Requirements:
Reproduce the data in its entirety, exactly as supplied.

Records shown:

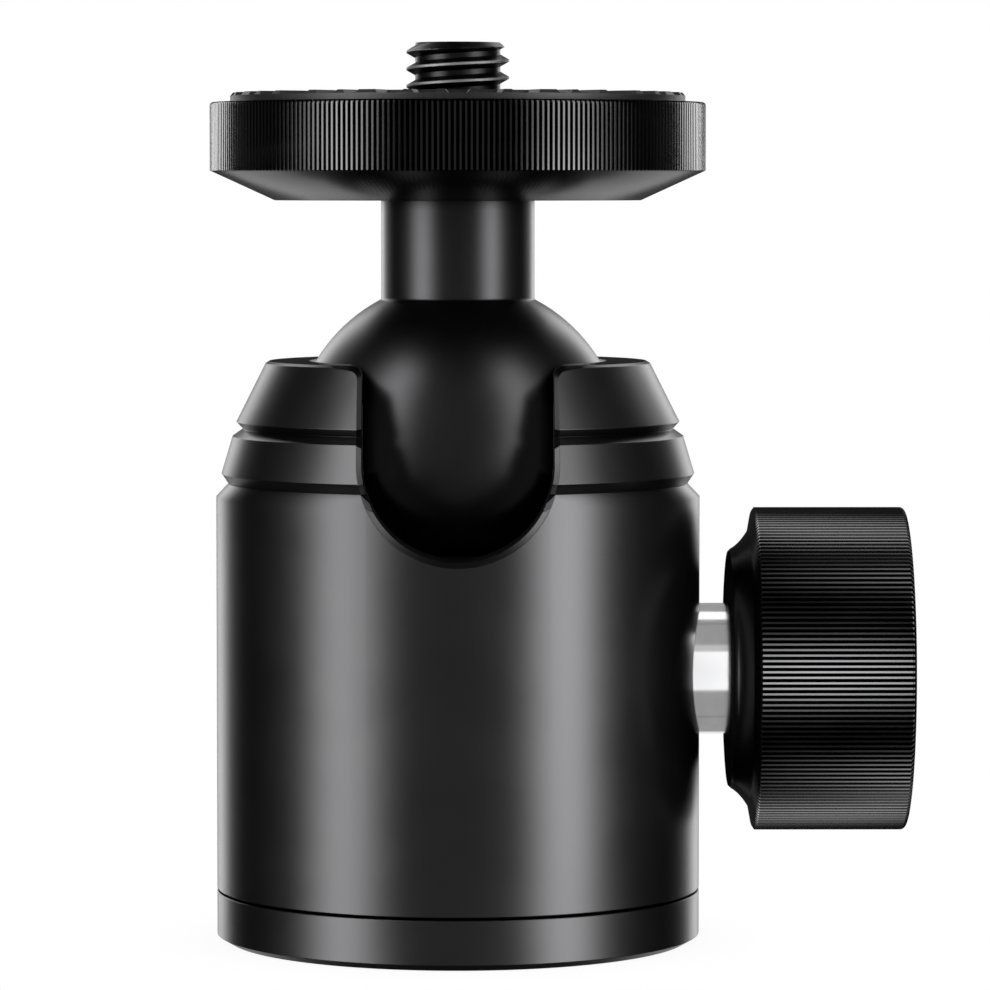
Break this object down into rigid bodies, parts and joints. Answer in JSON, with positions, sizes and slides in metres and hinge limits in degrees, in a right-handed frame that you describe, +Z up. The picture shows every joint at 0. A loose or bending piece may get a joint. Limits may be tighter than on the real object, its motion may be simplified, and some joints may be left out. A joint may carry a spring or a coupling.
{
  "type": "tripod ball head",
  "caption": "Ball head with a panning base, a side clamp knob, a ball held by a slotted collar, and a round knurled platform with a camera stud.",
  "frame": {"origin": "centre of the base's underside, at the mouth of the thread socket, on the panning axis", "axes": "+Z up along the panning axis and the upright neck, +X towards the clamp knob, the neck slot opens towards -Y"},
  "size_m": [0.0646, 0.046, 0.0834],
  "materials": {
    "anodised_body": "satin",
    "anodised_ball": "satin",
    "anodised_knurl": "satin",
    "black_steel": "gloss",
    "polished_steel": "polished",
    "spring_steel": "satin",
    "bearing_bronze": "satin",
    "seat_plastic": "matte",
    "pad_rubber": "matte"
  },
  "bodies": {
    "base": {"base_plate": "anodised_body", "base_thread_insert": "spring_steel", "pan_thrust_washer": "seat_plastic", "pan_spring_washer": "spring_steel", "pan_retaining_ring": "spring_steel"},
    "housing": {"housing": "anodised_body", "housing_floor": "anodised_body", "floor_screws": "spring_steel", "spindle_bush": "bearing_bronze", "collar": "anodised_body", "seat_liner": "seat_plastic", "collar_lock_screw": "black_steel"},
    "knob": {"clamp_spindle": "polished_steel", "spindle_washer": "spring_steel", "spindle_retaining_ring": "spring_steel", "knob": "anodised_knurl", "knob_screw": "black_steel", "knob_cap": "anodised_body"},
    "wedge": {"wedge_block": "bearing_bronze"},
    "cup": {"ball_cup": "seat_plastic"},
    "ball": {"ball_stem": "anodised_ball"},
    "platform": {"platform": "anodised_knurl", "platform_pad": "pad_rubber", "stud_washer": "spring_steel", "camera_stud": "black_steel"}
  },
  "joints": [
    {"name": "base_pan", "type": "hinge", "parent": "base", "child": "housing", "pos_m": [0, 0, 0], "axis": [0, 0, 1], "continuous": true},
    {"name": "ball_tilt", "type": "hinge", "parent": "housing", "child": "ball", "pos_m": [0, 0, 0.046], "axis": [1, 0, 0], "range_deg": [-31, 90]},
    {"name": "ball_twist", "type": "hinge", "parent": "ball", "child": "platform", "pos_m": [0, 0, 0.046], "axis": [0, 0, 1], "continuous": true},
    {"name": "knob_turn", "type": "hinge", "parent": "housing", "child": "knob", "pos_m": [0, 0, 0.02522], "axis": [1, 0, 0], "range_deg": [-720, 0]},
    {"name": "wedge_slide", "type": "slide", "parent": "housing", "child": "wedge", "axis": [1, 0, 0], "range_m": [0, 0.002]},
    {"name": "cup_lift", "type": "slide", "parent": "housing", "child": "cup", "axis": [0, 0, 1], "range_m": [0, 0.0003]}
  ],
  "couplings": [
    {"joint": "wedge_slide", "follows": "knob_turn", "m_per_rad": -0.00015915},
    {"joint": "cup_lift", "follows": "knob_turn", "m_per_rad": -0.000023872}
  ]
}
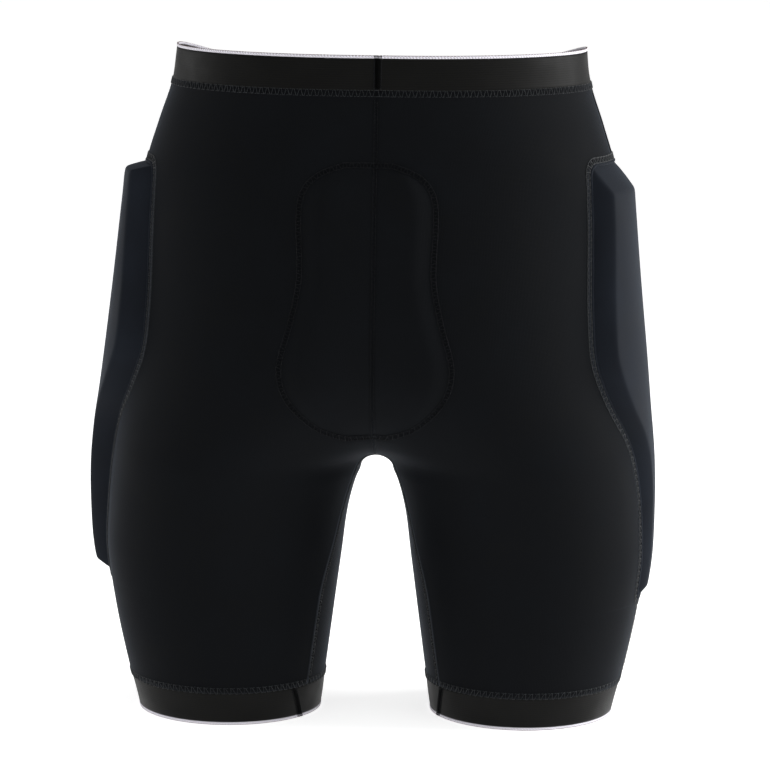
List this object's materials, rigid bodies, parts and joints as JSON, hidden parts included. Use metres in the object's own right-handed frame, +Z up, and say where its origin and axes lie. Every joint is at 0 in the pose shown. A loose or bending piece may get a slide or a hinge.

Result of this exercise:
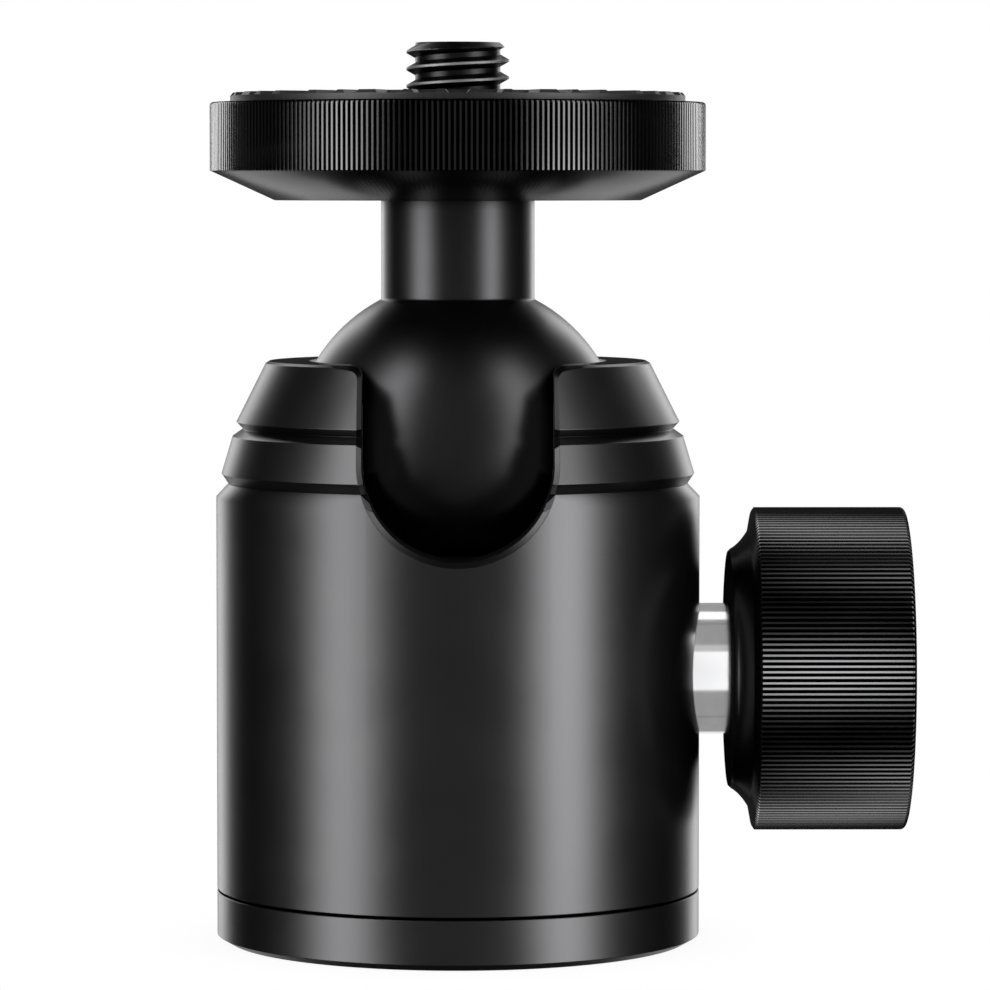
Break this object down into rigid bodies, parts and joints. Answer in JSON, with positions, sizes and slides in metres and hinge limits in degrees, in a right-handed frame that you describe, +Z up. The picture shows every joint at 0. A loose or bending piece may get a joint. Limits may be tighter than on the real object, its motion may be simplified, and some joints may be left out. A joint may carry a spring or a coupling.
{
  "type": "tripod ball head",
  "caption": "Ball head with a panning base, a side clamp knob, a ball held by a slotted collar, and a round knurled platform with a camera stud.",
  "frame": {"origin": "centre of the base's underside, at the mouth of the thread socket, on the panning axis", "axes": "+Z up along the panning axis and the upright neck, +X towards the clamp knob, the neck slot opens towards -Y"},
  "size_m": [0.0646, 0.046, 0.0834],
  "materials": {
    "anodised_body": "satin",
    "anodised_ball": "satin",
    "anodised_knurl": "satin",
    "black_steel": "gloss",
    "polished_steel": "polished",
    "spring_steel": "satin",
    "bearing_bronze": "satin",
    "seat_plastic": "matte",
    "pad_rubber": "matte"
  },
  "bodies": {
    "base": {"base_plate": "anodised_body", "base_thread_insert": "spring_steel", "pan_thrust_washer": "seat_plastic", "pan_spring_washer": "spring_steel", "pan_retaining_ring": "spring_steel"},
    "housing": {"housing": "anodised_body", "housing_floor": "anodised_body", "floor_screws": "spring_steel", "spindle_bush": "bearing_bronze", "collar": "anodised_body", "seat_liner": "seat_plastic", "collar_lock_screw": "black_steel"},
    "knob": {"clamp_spindle": "polished_steel", "spindle_washer": "spring_steel", "spindle_retaining_ring": "spring_steel", "knob": "anodised_knurl", "knob_screw": "black_steel", "knob_cap": "anodised_body"},
    "wedge": {"wedge_block": "bearing_bronze"},
    "cup": {"ball_cup": "seat_plastic"},
    "ball": {"ball_stem": "anodised_ball"},
    "platform": {"platform": "anodised_knurl", "platform_pad": "pad_rubber", "stud_washer": "spring_steel", "camera_stud": "black_steel"}
  },
  "joints": [
    {"name": "base_pan", "type": "hinge", "parent": "base", "child": "housing", "pos_m": [0, 0, 0], "axis": [0, 0, 1], "continuous": true},
    {"name": "ball_tilt", "type": "hinge", "parent": "housing", "child": "ball", "pos_m": [0, 0, 0.046], "axis": [1, 0, 0], "range_deg": [-31, 90]},
    {"name": "ball_twist", "type": "hinge", "parent": "ball", "child": "platform", "pos_m": [0, 0, 0.046], "axis": [0, 0, 1], "continuous": true},
    {"name": "knob_turn", "type": "hinge", "parent": "housing", "child": "knob", "pos_m": [0, 0, 0.02522], "axis": [1, 0, 0], "range_deg": [-720, 0]},
    {"name": "wedge_slide", "type": "slide", "parent": "housing", "child": "wedge", "axis": [1, 0, 0], "range_m": [0, 0.002]},
    {"name": "cup_lift", "type": "slide", "parent": "housing", "child": "cup", "axis": [0, 0, 1], "range_m": [0, 0.0003]}
  ],
  "couplings": [
    {"joint": "wedge_slide", "follows": "knob_turn", "m_per_rad": -0.00015915},
    {"joint": "cup_lift", "follows": "knob_turn", "m_per_rad": -0.000023872}
  ]
}
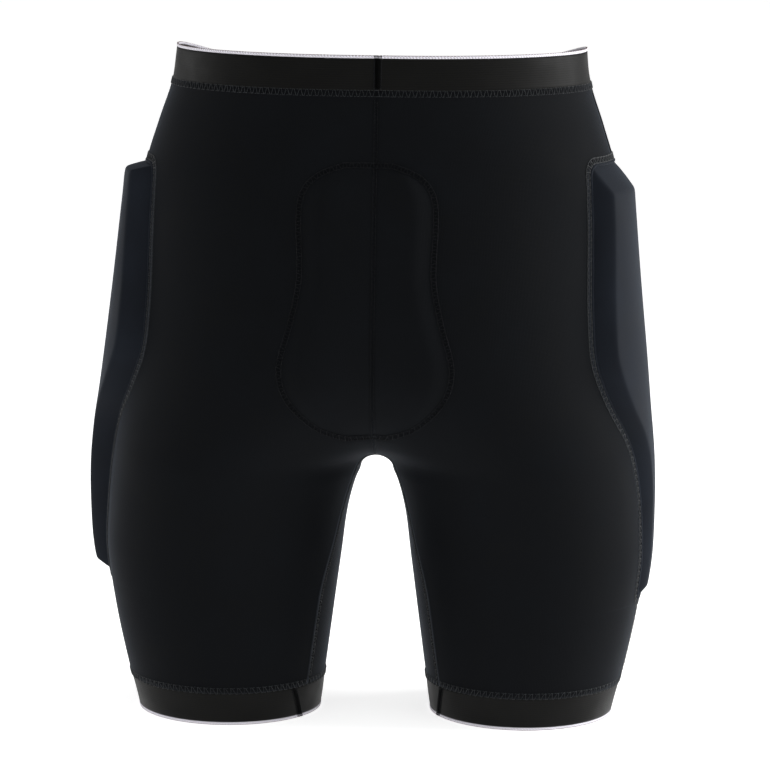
List this object's materials, rigid bodies, parts and joints as JSON, hidden parts included. Use metres in the object's own right-handed frame, +Z up, and say where its origin and axes lie. Every joint is at 0 in the pose shown. A loose or bending piece may get a slide or a hinge.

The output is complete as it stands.